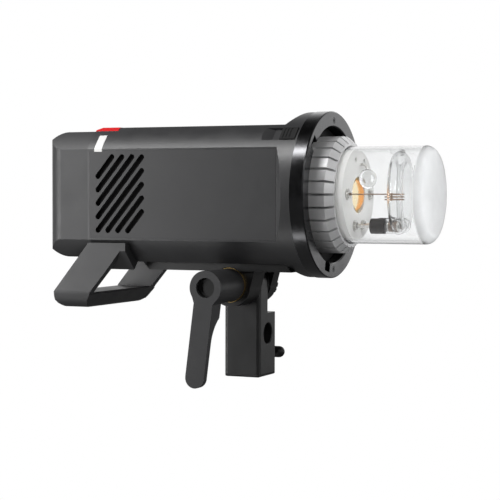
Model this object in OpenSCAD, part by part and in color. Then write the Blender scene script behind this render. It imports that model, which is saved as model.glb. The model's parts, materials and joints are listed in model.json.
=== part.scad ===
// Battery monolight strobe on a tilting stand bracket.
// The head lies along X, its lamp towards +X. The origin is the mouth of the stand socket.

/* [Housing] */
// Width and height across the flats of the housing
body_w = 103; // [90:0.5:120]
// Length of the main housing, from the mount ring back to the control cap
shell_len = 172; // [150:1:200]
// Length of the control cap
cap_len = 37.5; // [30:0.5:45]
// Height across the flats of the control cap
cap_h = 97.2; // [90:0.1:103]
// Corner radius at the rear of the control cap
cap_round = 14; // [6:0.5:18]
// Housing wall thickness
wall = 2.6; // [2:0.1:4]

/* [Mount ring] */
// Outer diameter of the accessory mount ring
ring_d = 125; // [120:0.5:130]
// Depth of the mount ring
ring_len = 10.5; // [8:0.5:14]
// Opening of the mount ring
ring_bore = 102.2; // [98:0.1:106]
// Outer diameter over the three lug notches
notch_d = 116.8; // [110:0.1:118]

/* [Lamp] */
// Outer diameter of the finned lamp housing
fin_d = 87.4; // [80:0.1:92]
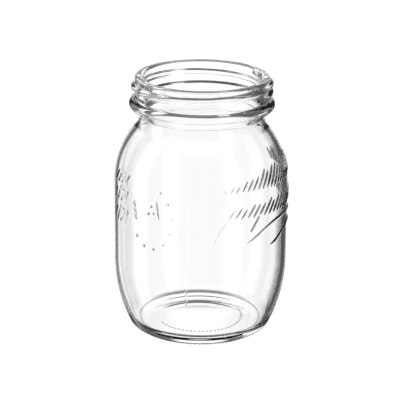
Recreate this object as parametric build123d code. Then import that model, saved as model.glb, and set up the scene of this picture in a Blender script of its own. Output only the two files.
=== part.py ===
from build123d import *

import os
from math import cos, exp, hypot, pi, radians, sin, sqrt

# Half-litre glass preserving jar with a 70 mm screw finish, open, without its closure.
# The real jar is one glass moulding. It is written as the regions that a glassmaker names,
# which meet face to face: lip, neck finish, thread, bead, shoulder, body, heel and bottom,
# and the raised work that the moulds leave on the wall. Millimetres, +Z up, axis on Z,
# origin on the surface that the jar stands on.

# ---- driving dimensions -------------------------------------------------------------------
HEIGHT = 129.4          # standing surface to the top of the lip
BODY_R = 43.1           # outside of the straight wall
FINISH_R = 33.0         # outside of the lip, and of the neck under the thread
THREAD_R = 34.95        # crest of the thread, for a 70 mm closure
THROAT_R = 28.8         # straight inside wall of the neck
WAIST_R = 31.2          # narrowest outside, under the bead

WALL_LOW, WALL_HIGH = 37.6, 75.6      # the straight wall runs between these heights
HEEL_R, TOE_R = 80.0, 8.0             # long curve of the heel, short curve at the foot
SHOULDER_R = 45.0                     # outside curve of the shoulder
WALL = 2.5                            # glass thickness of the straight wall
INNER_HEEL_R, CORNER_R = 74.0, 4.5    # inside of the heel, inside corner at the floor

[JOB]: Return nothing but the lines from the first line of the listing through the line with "the stand socket.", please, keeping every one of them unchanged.

[EXERCISE SOLUTION]:
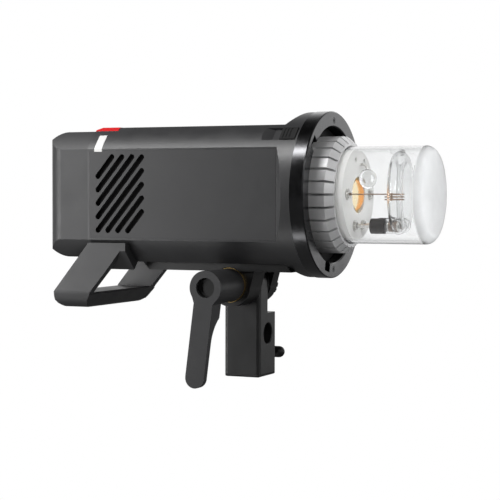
Model this object in OpenSCAD, part by part and in color. Then write the Blender scene script behind this render. It imports that model, which is saved as model.glb. The model's parts, materials and joints are listed in model.json.
=== part.scad ===
// Battery monolight strobe on a tilting stand bracket.
// The head lies along X, its lamp towards +X. The origin is the mouth of the stand socket.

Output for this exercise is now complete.